Additional information about reservations and visiting protocols will be made available in late September 2022.
About Michael Heizer
Michael Heizer was born in Berkeley, California, in 1944, and lives and works in New York and Nevada. Collections include the Whitney Museum of American Art, New York; Metropolitan Museum of Art, New York; Dia Art Foundation, New York; Museum of Modern Art, New York; Menil Collection, Houston; Los Angeles County Museum of Art; Museum of Contemporary Art, Los Angeles; Centre Pompidou, Paris; Kröller-Müller Museum, Otterlo, Netherlands; Kunstmuseum Basel; and Fondazione Prada, Milan, Italy. Solo exhibitions include Kröller-Müller Museum, Otterlo, Netherlands (1979); Museum of Contemporary Art, Los Angeles (1984); Whitney Museum of American Art, New York (1985); and Fondazione Prada, Milan (1996).
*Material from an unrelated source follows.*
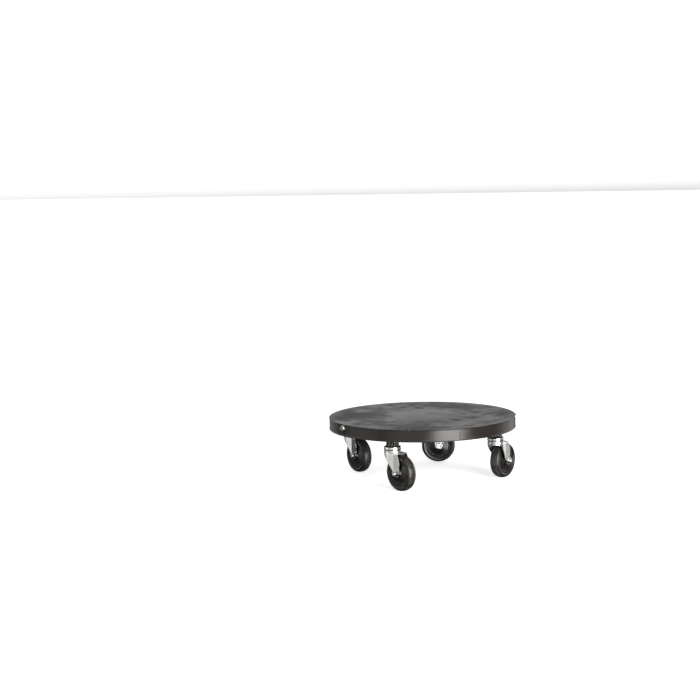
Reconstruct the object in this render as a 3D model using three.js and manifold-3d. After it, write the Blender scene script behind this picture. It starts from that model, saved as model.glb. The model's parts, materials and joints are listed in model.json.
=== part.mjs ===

Permanent installations include Adjacent, Against, Upon, Myrtle Edwards Park, Seattle (1976); Levitated Mass, 590 Madison Avenue, New York (1982); 45°, 90°, 80°, Rice University, Houston (1984); Dissipate (1968–70), Isolated Mass/Circumflex (1968–78), and Rift (1968–82), Menil Collection, Houston; North, East, South, West, Dia Beacon, NY (1967–2002); Tangential Circular Negative Line, Fondation Air & Art, Sierre, Switzerland (1968–2012); Levitated Mass, Los Angeles County Museum of Art (2012); Collapse (1967–2016) and Compression Line (1968–2016), Glenstone, Potomac, MD; and Double Negative (1969), a land sculpture owned and managed by the Museum of Contemporary Art, Los Angeles, on public view on Mormon Mesa, NV.